The retainers of the Ashina family, namely the Iwahashi family, transferred their allegiance to the northern Satake family after the Ashina line died out. The manor was renovated at the end of the Edo period, and its thatched roof replaced with the wooden shingles we see today. However, it retains the archetypical layout of a middle-class samurai manor of Kakunodate. This house is best known for its Japanese oak tree, which is more than 300 years old.
An explanation board in the front yard of the Iwahashi House provides the complete story.
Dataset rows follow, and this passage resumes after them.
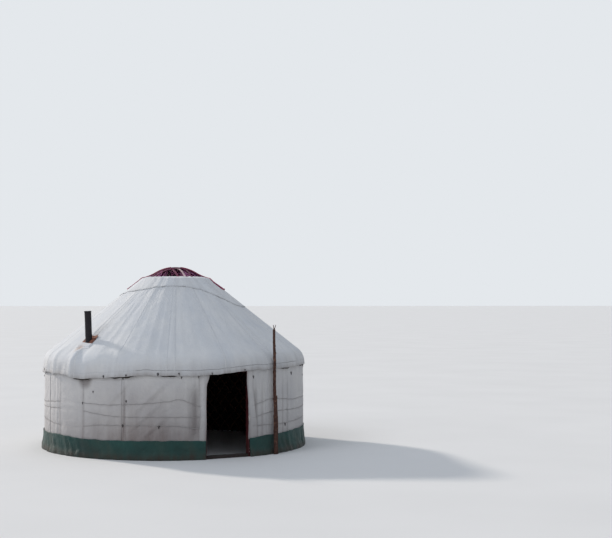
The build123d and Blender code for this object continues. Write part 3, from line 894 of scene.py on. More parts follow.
@dataclass(frozen=True)
class WallCloths:
    """Eight widths of canvas hung round the lattice, lapped and laced at their edges."""

    shell: Shell
    height: float = 1.76
    foot: float = 0.03
    thickness: float = 0.0035
    widths: int = 8
    lap: float = 1.1
    columns: int = 84
    rows: int = 60
    hidden_folds: int = 26
    rope_bite: float = 0.0035
    door_gap: float = 0.17
    jamb_front: float = 2.7072
    strip_size: tuple[float, float] = (0.14, 1.36)
    # Heights of the three girth ropes, from the upper to the lower, which draw the cloth in.
    rope_lines: tuple[RoundLine, ...] = tuple(
        RoundLine(knots, soften=(-1.2, -0.6, 0.0, 0.6, 1.2))
        for knots in (
            (
                (10.6, 0.985), (12.4, 0.998), (20.8, 1.104), (26.0, 1.09), (38.0, 1.036), (46.4, 1.04),
                (110.0, 0.99), (150.0, 1.03), (190.0, 0.98), (230.0, 1.02), (262.0, 0.99), (280.0, 1.05),
                (287.7, 1.074), (297.1, 1.059), (308.7, 1.040), (317.6, 1.055), (328.5, 1.090),
                (336.4, 1.125), (339.5, 1.172), (342.6, 1.115), (346.2, 1.040), (349.4, 1.010),
            ),
            (
                (10.6, 0.745), (18.3, 0.820), (24.0, 0.85), (45.0, 0.83), (80.0, 0.87), (120.0, 0.84),
                (160.0, 0.88), (200.0, 0.83), (240.0, 0.87), (270.0, 0.90), (288.0, 0.93), (297.1, 0.905),
                (308.8, 0.838), (316.3, 0.818), (328.6, 0.822), (340.0, 0.820), (349.4, 0.815),
            ),
            (
                (10.6, 0.600), (30.6, 0.580), (60.0, 0.62), (100.0, 0.64), (140.0, 0.61), (180.0, 0.65),
                (220.0, 0.62), (260.0, 0.65), (285.0, 0.575), (296.0, 0.595), (305.0, 0.650),
                (328.6, 0.665), (340.3, 0.645), (345.0, 0.605), (349.4, 0.590),
            ),
        )
    )
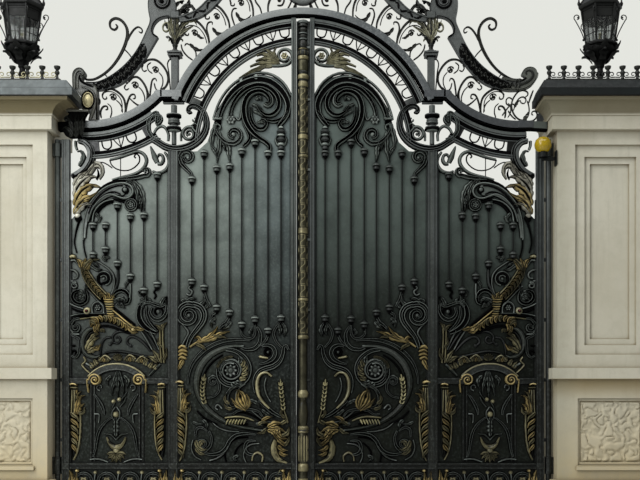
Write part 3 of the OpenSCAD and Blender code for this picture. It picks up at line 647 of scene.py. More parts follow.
MAT["sheet_right"] = iron("backing_sheet_paint_dark", (0.003, 0.004, 0.002), (0.084, 0.104, 0.093), 1.8, 4.3, 0.38, 0.2, 0.13, worn=False, dust=0.08, ao=(0.024, 0.50, 0.95))
MAT["work_right"] = iron("scrollwork_paint_dark", (0.006, 0.007, 0.005), (0.105, 0.120, 0.108), 1.2, 4.2, 0.34, 0.6, 0.22, dust=0.16)
MAT["cream_right"] = gilt("cream_leaf_gilding_dark", (0.26, 0.25, 0.20), (0.012, 0.011, 0.007), 0.42, 0.42, 0.25, ao=(0.026, 0.42, 0.82))
MAT["bright"] = gilt("bright_gilding", (0.54, 0.50, 0.29), (0.030, 0.026, 0.012), 0.5, 0.34, 0.40, ao=(0.005, 0.20, 0.60))
MAT["fan"] = gilt("pale_olive_gilding", (0.35, 0.33, 0.215), (0.030, 0.028, 0.016), 0.5, 0.38, 0.30, ao=(0.008, 0.25, 0.65))
MAT["glass"] = clear("lantern_glass", (0.93, 0.95, 0.92), 0.01, 0.04, 0.98, 1.12)
MAT["lamp"] = iron("lantern_iron_paint", (0.003, 0.003, 0.003), (0.0065, 0.007, 0.006), 4.5, 6.0, 0.46, 0.4, 0.12)
MAT["amber"] = clear("amber_lens", (0.48, 0.33, 0.010), 0.12, 0.3, 0.35)


# ------------------------------------------------------------------ the leaves
LEAF_Y = -0.025                 # front of a leaf's frame
ARCH = (0.0, 4.010)             # centre of the fixed arch
SHO = (2.150, 5.218)            # centre of a shoulder's curve


def polar(c, R, deg):
    """Grid point at radius R metres and angle deg, counted from the outward direction."""
    d = math.radians(deg)
    return 303 - 100 * (c[0] + R * math.cos(d)), 550 - 100 * (c[1] + R * math.sin(d))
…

“Iwahashi House – Designated Prefectural Historic Site: December 11, 1973
The Iwahashi family was a high-ranking retainer of the Ashina family, one of the major lords in the South Tohoku region and occupant of Aizu-Kurokawa Castle. Defeated by Date Masamune in 1589, Ashina Yoshihiro and his family moved to Hitachi to obtain the support of his older brother, Satake Yoshinobu. Toyotomi Hideyoshi then gave him a fief of 45,000 koku (about 6,750 tons of annual rice production). The Iwahashi family followed the Ashina family to Edosaki. After the battle of Sekigahara in 1600 (in which the Tokugawa family defeated the Toyotomi family), the Satake family moved to Akita in 1602, and the Ashina family moved to the region, where they were given a fief of 15,000 koku in Kakunodate. After moving from Edosaki, the Ashina family was in the service of the Tsugaru family for a short period for an annual pay of 300 koku. When the Ashina moved to Kakunodate, the Iwahashi family moved to Kakunodate. In 1653, the Ashina family line died out over a period of three generations, and the Satake-Kita family came to Kakunodate, whom the Iwahashi family served for an annual pay of 86 koku until the end of the Edo era in the 19th century. Though the thatched roofs were replaced with shingles in the late Edo period, this house vividly tells us the story of the lives of the samurais at the time in Kakunodate.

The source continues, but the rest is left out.